Anabolic-Androgenic steroids are artificial variations of testosterone. Because testosterone plays a big role in the developmental changes that occur during puberty, healthcare providers prescribe steroids to treat hormonal issues and delay puberty. Steroids are also used in the treatment of diseases that cause muscle loss, such as AIDS and cancer. However, as testosterone also affects muscle growth, raising its levels in the blood can help bodybuilders increase size and strength. It is not uncommon for people who misuse anabolic steroids to take doses that can be up to 100 times higher than those prescribed for medical purposes.
Health risks and Side-effects
Health Risks Include:
- Aggression (roid rage)
- Kidney failure
- Liver damage
- Enlarged heart
- High blood pressure
- Heart attack
- Blood clots
Gender-Specific Side-Effects Include:
- Shrinking testicles
- Decreased sperm count
- Development of breasts
- Prostate cancer
- Excess body hair
- Decreased breast size
- Changes in the menstrual cycle
- Enlarged clitoris
- Deepened voice
Why are Steroids so Dangerous?
Steroids work by mimicking our hormonal system.
Our body naturally produces hormones in our glands which are transported around our body via the bloodstream. When a hormone encounters a cell with receptors that fit, it binds to that cell. This binding will cause a chemical change in the cell, thus causing changes in bodily functions.
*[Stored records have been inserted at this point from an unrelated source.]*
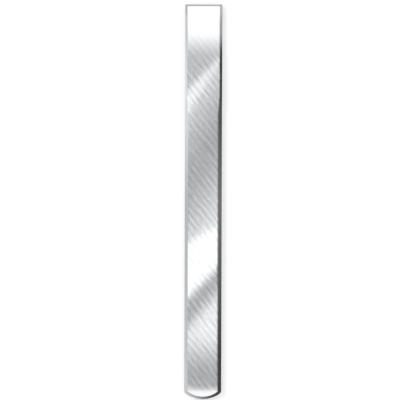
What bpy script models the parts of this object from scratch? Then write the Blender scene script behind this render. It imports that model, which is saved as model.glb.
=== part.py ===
"""A flat-bar osteotome: the bone chisel that a surgeon drives with a mallet.

It is one piece of stainless steel, lying on one of its two broad faces. X runs across
the bar, +Y towards the cutting edge and +Z up through the thickness. The origin is under
the middle of the bar, on the surface that it rests on. All sizes are in metres.

The bar is one section carried round its outline. At each station of the outline the
section says how tall the upright side is, how broad the chamfer is and how high the
broad face stands. Those three come from three lines along the bar.
"""

from math import atan2, cos, pi, radians, sin, sqrt, tan

import bmesh
import bpy
import numpy as np
from mathutils import Vector

# The bar
LENGTH = 0.170
WIDTH = 0.016
THICKNESS = 0.004
HANDLE_CHAMFER = 0.0015  # breadth and depth of the chamfer along the handle and round the head
LEAST_SIDE = 0.0004  # a deep chamfer stops where this much of the upright side is left

# The cutting end, ground alike from both broad faces. Places are measured from the cutting edge.
CUTTING_LAND = 0.00015  # thickness that is left at the cutting edge
HONED_LENGTH = 0.0008
HONED_THICKNESS = 0.0007  # of the bar, where the honed edge meets the bevel
BEVEL_LENGTH = 0.010
BEVEL_THICKNESS = 0.0025  # of the bar, where the bevel meets the taper
BEVEL_BLEND = 0.003  # reach of the soft change of slope, each way
TAPER_LENGTH = 0.030
TAPER_BLEND = 0.010  # reach of the soft change of slope, each way

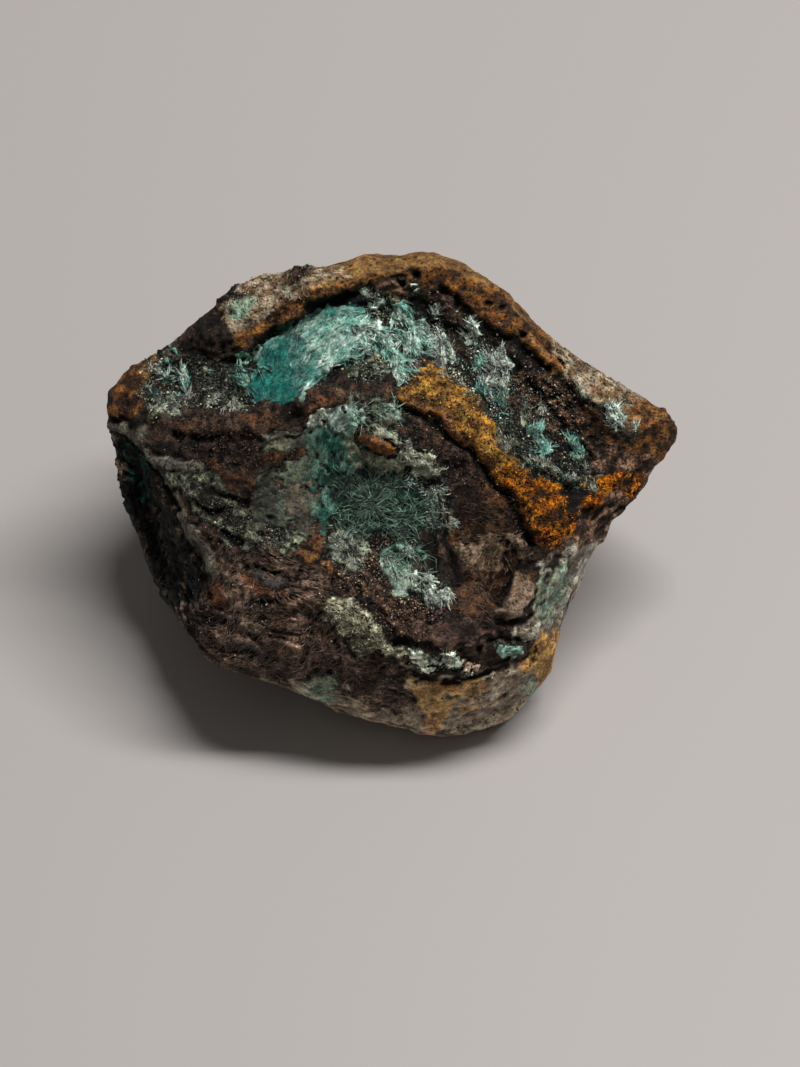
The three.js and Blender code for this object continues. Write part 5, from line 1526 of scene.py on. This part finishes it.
# How many, their sizes in mm, their colour, another colour and its share, and the outline.
GRAIN_FIELDS = (
    # Tiny pale grains over the whole face, standing for glints: painted highlights.
    (1200, (0.1, 0.24), (164, 158, 146), (124, 102, 82), 0.4, drawn(120, 420, 150, 360, 235, 345, 300, 300,
        400, 275, 470, 290, 560, 360, 640, 420, 600, 500, 560, 560, 540, 640, 430, 700, 300, 690, 200, 640,
        150, 540)),
    (1500, (0.15, 0.6), (86, 62, 50), (164, 140, 120), 0.25, drawn(332, 560, 352, 572, 368, 566, 374, 546,
        390, 545, 400, 590, 432, 606, 454, 600, 448, 626, 412, 646, 396, 640, 366, 606, 336, 590)),
    (700, (0.2, 0.7), (84, 72, 64), (180, 174, 160), 0.25, drawn(512, 380, 534, 368, 556, 374, 574, 392,
        586, 412, 582, 430, 556, 436, 524, 420)),
    (1300, (0.15, 0.6), (56, 45, 40), (150, 148, 130), 0.18, drawn(430, 294, 456, 298, 510, 340, 556, 366,
        592, 410, 602, 440, 596, 480, 556, 484, 510, 448, 480, 402, 430, 352)),
    (450, (0.15, 0.5), (150, 148, 116), (220, 220, 196), 0.5, drawn(434, 362, 452, 366, 470, 382, 480, 402,
        464, 394, 444, 378)),
    (500, (0.15, 0.55), (110, 106, 84), (198, 200, 174), 0.4, drawn(142, 362, 158, 358, 164, 386, 192, 394,
        196, 410, 180, 418, 150, 420, 140, 396)),
    (400, (0.2, 0.5), (60, 54, 50), (110, 112, 98), 0.2, drawn(184, 352, 206, 352, 236, 366, 246, 392,
        214, 396, 192, 386)),
    (300, (0.15, 0.45), (98, 96, 80), (160, 160, 138), 0.3, drawn(200, 500, 226, 500, 256, 506, 262, 530,
        250, 549, 226, 544, 206, 524)),
    (500, (0.15, 0.4), (176, 178, 156), (188, 164, 134), 0.4, drawn(220, 310, 234, 290, 270, 272, 340, 272,
        320, 290, 262, 314, 228, 330)),
    (400, (0.15, 0.35), (170, 180, 160), (150, 120, 92), 0.4, drawn(560, 350, 600, 372, 640, 398, 630, 430,
        600, 404, 576, 388)),
    (700, (0.15, 0.5), (82, 64, 56), (140, 128, 108), 0.2, drawn(410, 408, 446, 424, 480, 452, 512, 494,
        500, 500, 470, 486, 440, 478, 416, 452, 404, 430)),
    (500, (0.15, 0.5), (176, 180, 154), (96, 106, 86), 0.4, UPPER_GRANULES),
    (600, (0.15, 0.5), (168, 176, 152), (80, 92, 74), 0.4, UPPER_FOOT),
    (350, (0.15, 0.45), (168, 174, 154), (70, 80, 66), 0.5, LEFT_FOOT),
    (250, (0.15, 0.4), (120, 130, 112), (60, 66, 54), 0.5, LEFT_SCATTER),
    (1800, (0.1, 0.36), (196, 158, 98), (84, 58, 30), 0.5, drawn(424, 360, 438, 372, 467, 397, 488, 420,
        510, 458, 536, 478, 528, 492, 500, 480, 474, 447, 444, 419, 398, 398)),
    (800, (0.12, 0.45), (196, 124, 46), (50, 30, 16), 0.5, drawn(500, 458, 524, 475, 556, 487, 575, 516,
        556, 548, 533, 544, 517, 500)),
    (600, (0.12, 0.4), (150, 130, 114), (190, 184, 168), 0.25, drawn(190, 580, 262, 556, 330, 590,
        380, 660, 330, 690, 230, 664, 190, 630)),
    (500, (0.12, 0.36), (150, 132, 114), (214, 206, 192), 0.4, drawn(336, 566, 374, 550, 396, 596,
        440, 606, 446, 622, 402, 640, 366, 606)),
    (700, (0.12, 0.36), (222, 218, 190), (150, 148, 118), 0.3, drawn(330, 604, 350, 602, 380, 630,
        403, 654, 390, 662, 366, 648, 336, 626)),
    (600, (0.12, 0.4), (224, 228, 212), (150, 172, 156), 0.3, drawn(404, 650, 430, 652, 464, 656, 480, 664,
        440, 672, 412, 666)),
    (350, (0.12, 0.36), (176, 176, 156), (120, 124, 106), 0.4, drawn(250, 520, 280, 528, 304, 536,
        290, 551, 258, 546)),
    (450, (0.12, 0.45), (206, 216, 196), (110, 150, 136), 0.4, drawn(432, 324, 456, 330, 464, 364,
        484, 400, 466, 396, 438, 364)),
    (900, (0.12, 0.45), (210, 220, 204), (96, 150, 138), 0.4, drawn(466, 322, 494, 344, 516, 362, 510, 396,
        512, 440, 498, 424, 480, 398, 470, 350)),
    (500, (0.12, 0.45), (150, 160, 136), (70, 130, 118), 0.5, drawn(530, 424, 552, 420, 590, 444, 596, 490,
        560, 486, 512, 458, 500, 432, 528, 450)),
    (800, (0.12, 0.34), (140, 118, 98), (206, 198, 180), 0.4, LOBE_TOP),
    (600, (0.12, 0.4), (36, 29, 24), (128, 146, 124), 0.4, LOBE_TOP),
    (900, (0.2, 0.5), (90, 70, 58), (36, 28, 24), 0.4, drawn(160, 420, 240, 426, 262, 440, 300, 446,
        262, 470, 210, 470, 176, 446)),
)


STRETCH = (0.35, 1.35)  # how long a grain's axes are, as shares of its size
CORNER_SHADES = (0.7, 1.2)


def granule_mesh(middles, sizes, colours):
    """Eight-sided grains, each turned and stretched its own way."""
    count = len(middles)
    first = dice.standard_normal((count, 3))
    second = np.cross(first, dice.standard_normal((count, 3)))
    axes = [first, second, np.cross(first, second)]
    spokes = []
    for axis in axes:
        axis = axis / np.linalg.norm(axis, axis=1, keepdims=True)
        reach = 0.5 * sizes * dice.uniform(*STRETCH, count)
        spokes += [reach[:, None] * axis, -reach[:, None] * axis]
    points = (middles[:, None] + np.stack(spokes, axis=1)).reshape(-1, 3)
    start = 6 * np.arange(count)[:, None]
    corners = [
        (a, b, c) if (a + b + c) % 2 == 0 else (a, c, b) for a in (0, 1) for b in (2, 3) for c in (4, 5)
    ]
    faces = np.concatenate([start + np.array(face) for face in corners])
    shades = colours[:, None] * dice.uniform(*CORNER_SHADES, (count, 6, 1))
    return points, faces, shades.reshape(-1, 3)


FIELD_EDGE = 6  # plan units over which a field of grains thins out
FIELD_REACH = 8  # plan units that its grains may lie past its outline
GRAIN_SHADES = (0.3, 1.7)
GRAIN_SCATTER = 0.12  # mm off the rock's own points
dice = np.random.default_rng(10)
middles, sizes, colours = [], [], []
for count, (small, large), colour, other, share, outline in GRAIN_FIELDS:
    chosen = close_by(face_x, face_y, outline, FIELD_REACH)
    chosen = chosen[on_face[chosen] > 0.5]
    depth = inside(face_x[chosen], face_y[chosen], outline) / FIELD_EDGE
    depth += 1.4 * rough(surface.points[chosen], 1.6, 3, 141)
    chosen = chosen[depth > 0]
    chosen = dice.choice(chosen, min(count, len(chosen)), replace=False)
    sizes.append(small + (large - small) * dice.random(len(chosen)) ** 3)
    pale = dice.random((len(chosen), 1)) < share
    shade = dice.uniform(*GRAIN_SHADES, (len(chosen), 1))
    colours.append(np.where(pale, linear(other), linear(colour)) * shade)
    middles.append(surface.points[chosen] + dice.normal(0, GRAIN_SCATTER, (len(chosen), 3)))
middles, sizes, colours = (np.concatenate(part) for part in (middles, sizes, colours))
points, faces, colours = granule_mesh(middles, sizes, colours)
grain_mesh = mesh_of("rock_grains", points, (faces,))
keep(grain_mesh, "tint", colours, "FLOAT_COLOR")
rock_grain, nodes, shader = new_material("rock_grain")
grain = nodes.effect(grain_group, {
    "Colour": nodes.kept("tint", "Color"), "Grain Scale": 5000, "Contrast": 0.8,
})
nodes.feed(shader.inputs["Base Color"], grain["Colour"])
shader.inputs["Roughness"].default_value = 0.4
grain_mesh.materials.append(rock_grain)
rock_grains = placed("rock_grains", grain_mesh)
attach(rock_grains, "root")


# ---- The hair of the lower face -----------------------------------------------------------------
# Brown-grey mineral fibres, part of the iron ore and grown fast to it, combed over the lower left
# of the broken face in long wavy strands.

HAIRY_PARTS = (  # how many, which way they lie in degrees, and the outline
    (1300, 15, drawn(188, 610, 215, 614, 262, 610, 300, 590, 335, 594, 360, 630, 390, 668, 350, 694,
        300, 680, 262, 672, 212, 664, 184, 630)),
    (220, 10, drawn(262, 552, 300, 564, 330, 584, 300, 600, 262, 602, 226, 608, 200, 596, 214, 562)),
    (220, 70, drawn(456, 500, 500, 494, 516, 540, 512, 580, 478, 600, 456, 560)),
    (160, -30, drawn(452, 590, 476, 580, 504, 612, 480, 622, 454, 612)),
)
lower_face = Bed([outline for *_, outline in HAIRY_PARTS], 11)
HAIR_LIGHT = 1.15  # against the rock under it
HAIR_WAVE, HAIR_STRAY = 80, 14  # degrees that it turns from place to place, and each by itself
lower_face.colour = lower_face.colour * HAIR_LIGHT
hairs = []
for count, angle, outline in HAIRY_PARTS:
    roots = lower_face.places_in(outline, count, 6)
    spots = lower_face.over(roots, 0.0)
    wave = HAIR_WAVE * swells(spots, 6.0, 151)
    turned = np.radians(angle + wave + HAIR_STRAY * lower_face.dice.standard_normal(len(roots)))
    shade = 0.6 + 0.9 * lattice_shade(spots)
    hairs.append(laid(lower_face, "brown hair", roots, turned, shade))
points, faces, colours = needle_mesh(hairs, lower_face.dice)
hair_mesh = mesh_of("lower_hair", points, (faces,))
keep(hair_mesh, "tint", colours, "FLOAT_COLOR")
hair_mesh.materials.append(rock_grain)
lower_hair = placed("lower_hair", hair_mesh)
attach(lower_hair, "root")


# ---- The table, the light and the camera -------------------------------------------------------
# The stone lies on a plain pale table top, in soft light that falls from behind and to the right,
# and is looked at square to its broken face.

TABLE_HALF = 1.5  # m
table_mesh = bpy.data.meshes.new("table_top")
table_mesh.from_pydata(
    [(x * TABLE_HALF, y * TABLE_HALF, 0) for x, y in ((-1, -1), (1, -1), (1, 1), (-1, 1))],
    [], [(0, 1, 2, 3)])
table_paint, nodes, shader = new_material("table_paint")
shader.inputs["Base Color"].default_value = (0.48, 0.455, 0.44, 1)
table_mesh.materials.append(table_paint)
table = placed("table_top", table_mesh)

LIGHT_PLACE = Vector((0.32, 0.17, 1.0))  # m
LIGHT_AIM = Vector((0, 0, 0.02))
light = bpy.data.lights.new("strip_light", "AREA")
light.shape = "RECTANGLE"
light.size = 0.75  # m, level with the table's x
light.size_y = 0.12
light.energy = 11.1  # W
light.color = (1.0, 0.98, 0.965)
strip_light = placed("strip_light", light)
away = (LIGHT_PLACE - LIGHT_AIM).normalized()
level = (Vector((1, 0, 0)) - away * away.x).normalized()
turned = Matrix((level, away.cross(level), away)).transposed().to_4x4()
strip_light.matrix_world = Matrix.Translation(LIGHT_PLACE) @ turned
world = bpy.data.worlds.new("room")
world.use_nodes = True
background = world.node_tree.nodes["Background"]
background.inputs["Color"].default_value = (1.0, 0.97, 0.94, 1)
background.inputs["Strength"].default_value = 0.112
bpy.context.scene.world = world
bpy.context.scene.view_settings.view_transform = "Standard"

SENSOR = 36.0  # mm
camera_data = bpy.data.cameras.new("camera")
camera_data.sensor_fit = "VERTICAL"
camera_data.sensor_height = SENSOR
camera_data.lens = SENSOR * VIEW_DISTANCE / (PLAN_SIZE[1] * PLAN_UNIT)
camera = placed("camera", camera_data)
aim_across = (PLAN_SIZE[0] / 2 - PLAN_MIDDLE[0]) * PLAN_UNIT
aim_up = (PLAN_MIDDLE[1] - PLAN_SIZE[1] / 2) * PLAN_UNIT
aim = FACE_MIDDLE + aim_across * ACROSS + aim_up * UP
eye = (aim + VIEW_DISTANCE * OUT) * MM
camera.matrix_world = Matrix((*zip(ACROSS, UP, OUT, eye), (0, 0, 0, 1)))
bpy.context.scene.camera = camera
Anabolic steroids mimic these hormones.
So, if I take steroids, they will bind to target cells and increase my muscle mass? Not exactly. The hormonal system is so complex it is impossible to seek out one effect without triggering a range of other outcomes.
Why Would Someone Abuse Steroids?
When we think of PED abuse, professional athletes are usually the first group of people that come to mind. But studies show that people who misuse steroids are usually male non-athletes in their 20s or 30s. Anabolic steroids can seem like a quick way to bulk up and obtain the perfect body. But, in the long term, they feed into negative thought patterns, body dysmorphia and numerous other difficulties. This sets the stage for addiction, mental ill-health and physical health issues.
Common Misuse Techniques Include:
Cycling: involves taking numerous doses for a period of time, stopping for a while and then restarting the process over again.
Stacking: occurs when you combine two or more different steroids, i.e. mixing an oral with an injectable type.
Pyramiding: involves slowly increasing the steroid dose and the frequency with which you take them. Users will then reach a peak and gradually taper off to zero.
Are Anabolic-Steroids Addictive?
Steroids are not addictive in the classical sense, meaning you do not experience a ‘high’ when you consume them. However, the thought patterns that make people want to take steroids can be obsessive and all-consuming. Eventually, people can develop physical dependencies on steroids and experience withdrawal symptoms when they try to stop taking them.
One of the more serious withdrawal symptoms is depression, which can lead to suicidal ideation. However, research shows that steroid abuse (and its underlying root causes) can be effectively overcome via a detoxification process, behavioural therapy and medication. For example, healthcare providers can prescribe antidepressants to treat depressive symptoms, while other medications can restore your hormonal system.